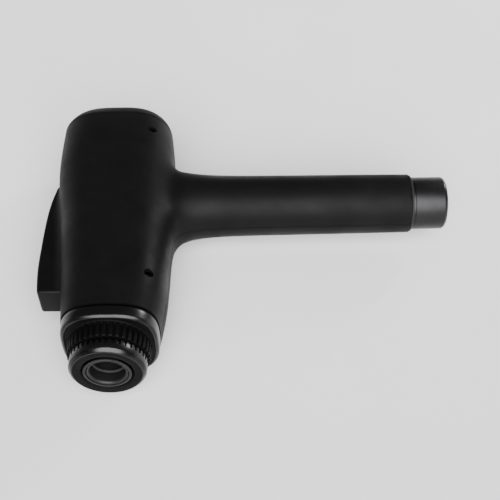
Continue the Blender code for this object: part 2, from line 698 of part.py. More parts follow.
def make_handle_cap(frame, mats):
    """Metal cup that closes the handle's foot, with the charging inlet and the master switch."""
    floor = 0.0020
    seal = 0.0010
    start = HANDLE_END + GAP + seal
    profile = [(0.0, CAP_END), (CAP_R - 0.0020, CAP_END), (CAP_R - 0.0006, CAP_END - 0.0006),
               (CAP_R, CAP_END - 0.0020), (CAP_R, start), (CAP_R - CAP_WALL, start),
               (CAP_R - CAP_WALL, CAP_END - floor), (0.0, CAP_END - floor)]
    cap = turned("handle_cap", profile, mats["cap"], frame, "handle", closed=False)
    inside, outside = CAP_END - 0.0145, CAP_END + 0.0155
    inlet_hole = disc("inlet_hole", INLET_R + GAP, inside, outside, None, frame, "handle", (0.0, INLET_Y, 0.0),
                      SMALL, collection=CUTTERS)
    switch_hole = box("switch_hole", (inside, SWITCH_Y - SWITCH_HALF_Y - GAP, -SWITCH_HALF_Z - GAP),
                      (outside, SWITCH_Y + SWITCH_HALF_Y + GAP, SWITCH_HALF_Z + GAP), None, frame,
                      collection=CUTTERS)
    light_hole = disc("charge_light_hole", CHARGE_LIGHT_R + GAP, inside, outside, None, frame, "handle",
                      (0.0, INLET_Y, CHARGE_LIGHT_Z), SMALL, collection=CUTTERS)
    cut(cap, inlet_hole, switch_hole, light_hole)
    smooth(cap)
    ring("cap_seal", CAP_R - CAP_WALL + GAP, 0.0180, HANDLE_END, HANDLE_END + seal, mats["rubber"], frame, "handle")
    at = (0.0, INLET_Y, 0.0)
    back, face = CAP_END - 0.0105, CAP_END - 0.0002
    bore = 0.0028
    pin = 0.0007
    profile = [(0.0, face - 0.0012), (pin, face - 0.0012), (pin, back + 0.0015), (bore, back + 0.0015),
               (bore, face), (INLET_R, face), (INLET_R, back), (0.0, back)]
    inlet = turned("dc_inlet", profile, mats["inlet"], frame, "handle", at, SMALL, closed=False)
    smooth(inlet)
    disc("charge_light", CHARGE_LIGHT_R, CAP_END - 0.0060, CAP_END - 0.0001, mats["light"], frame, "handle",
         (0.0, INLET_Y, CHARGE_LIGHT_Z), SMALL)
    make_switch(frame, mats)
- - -
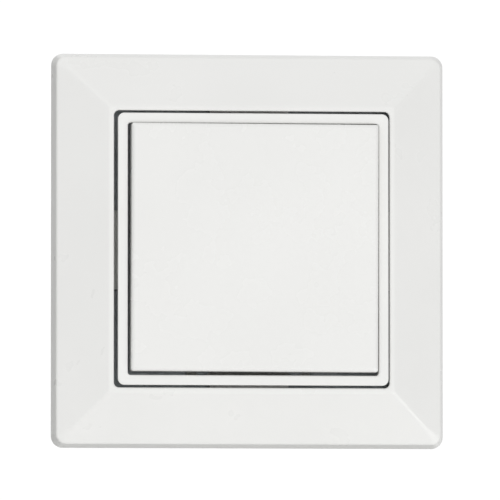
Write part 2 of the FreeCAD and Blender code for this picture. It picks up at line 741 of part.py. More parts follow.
- - -
Find each line holding the string "this" and copy it out.

▸ **The response**:
Continue the Blender code for this object: part 2, from line 698 of part.py. More parts follow.
Write part 2 of the FreeCAD and Blender code for this picture. It picks up at line 741 of part.py. More parts follow.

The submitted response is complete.